California's appropriate use of our water supply requires that all 38.8 million Californians face water costs that actually reflect its true value. These conservation fees, together with incentives to induce customers to install more water-efficient techniques and repair water pipe leaks, will reduce wasteful usage and hopefully allow us to live sustainably with our available and limited water supply.
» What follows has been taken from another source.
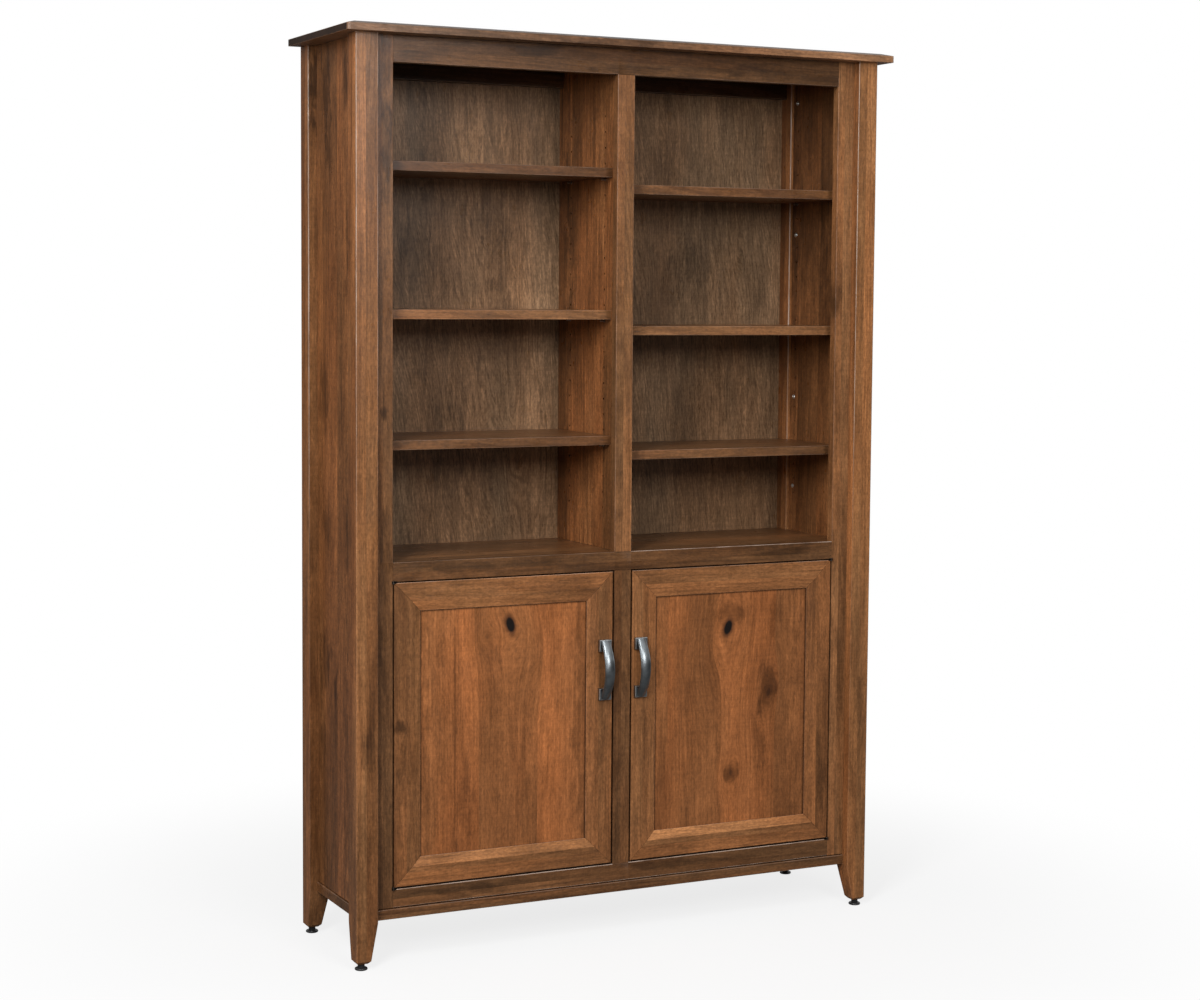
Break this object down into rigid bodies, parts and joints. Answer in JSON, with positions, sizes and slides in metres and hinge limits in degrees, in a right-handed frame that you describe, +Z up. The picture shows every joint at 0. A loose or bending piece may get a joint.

[1] These conservation fees are necessary to comply with Calif. Prop 218, which states that water districts cannot charge prices that cross-subsidize water customers' prices. Some readers will recognize the first 2 actions as consistent with how California electric utilities – under considerable pressure from the CPUC and other parties – changed their electricity rates to encourage customers to use less kWh and install more energy-efficient appliances and equipment. These price changes and rebate programs have been very successful in promoting energy efficiency. The same will happen for water users with my recommendations.


[2] Reisner states that in the 1980s, just 1/4th of Westlands Water District's annual available water would completely accommodate New York City's total annual water needs.